Brian Taylor and Peter Howe/For The Morning Star
An illegal arms deal goes wrong when a personal squabble amongst competing parties turns into a shootout at an abandoned factory.
We say, “Free Fire could be called Shootout at the Warehouse.”
HOWE: Guns, bullets, shooting, more guns, talking, shooting, even more guns and some stone throwing. That sums up Free Fire. I was pretty surprised at how much I did enjoy Free Fire, yes it’s a silly idea for a movie but it was dotted throughout with some lighter moments to give it an early Tarantino feel.
TAYLOR: I don’t think it’s silly. Showdowns always have to take place somewhere. A warehouse, or factory is as good a place as any, lots of hidey-holes. The thing that makes Free Fire different from other movies, including, for instance, Reservoir Dogs, is that there is no character development, no back story, no real plot beyond “a gun deal gone wrong ends in shootout.” This is fine because Free Fire doesn’t want to be anything other than what it is, a light movie about death by bullets.

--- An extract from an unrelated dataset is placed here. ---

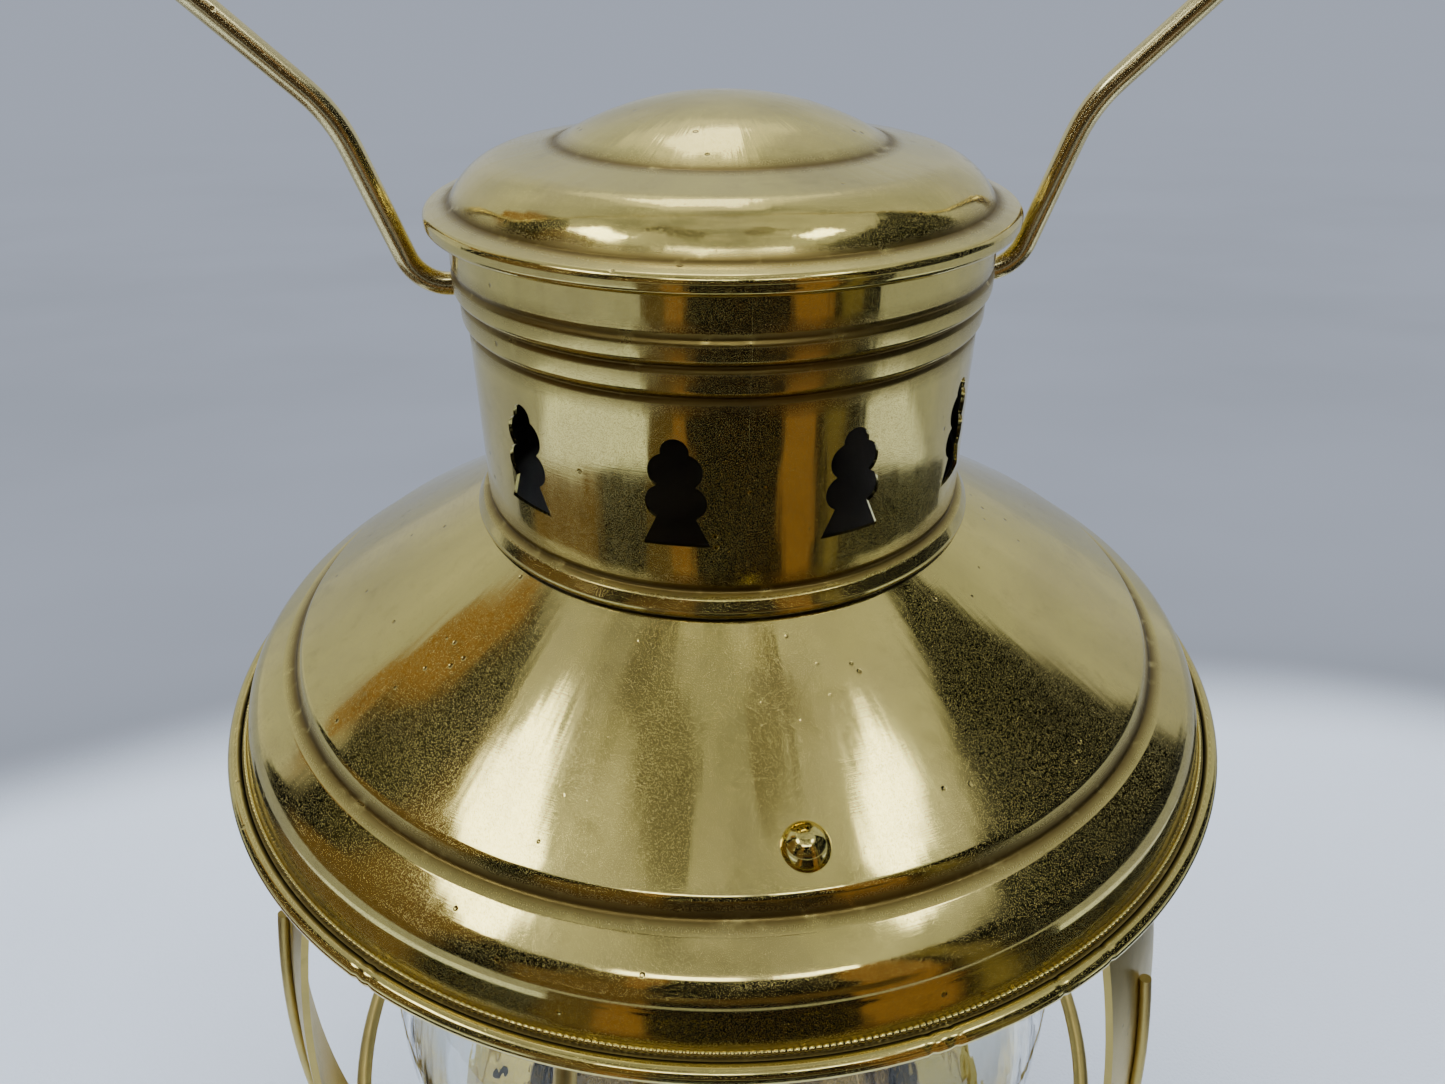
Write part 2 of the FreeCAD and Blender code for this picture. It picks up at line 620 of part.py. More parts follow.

HOWE: Even though there are no really any big stars in it, some you will recognize, each one brings their skills full on to the table. The script is pretty tight, the dialogue not too slow, won’t make you snoozy and there’s enough gun fire to keep the most ardent videogamer happy throughout the whole movie. The only problem that I have with it was that it rolled on way too long, even though it’s just a little over an hour and a half, it did feel like I was sitting there for a lifetime.
TAYLOR: I got a bit bored about half way through. There’s only so much crawling around bleeding that I can find entertaining. I liked the ending, very non-Hollywood. Still, I think this film, like its title, will be forgotten in short order. If you’re in the mood for an old-fashioned (’70s) shootout, Free Fire and that’s all, fits the bill.
Taylor gives Free Fire 3 empty clips out of 5.
Howe gives it 2.5 fire extinguishers out of 5.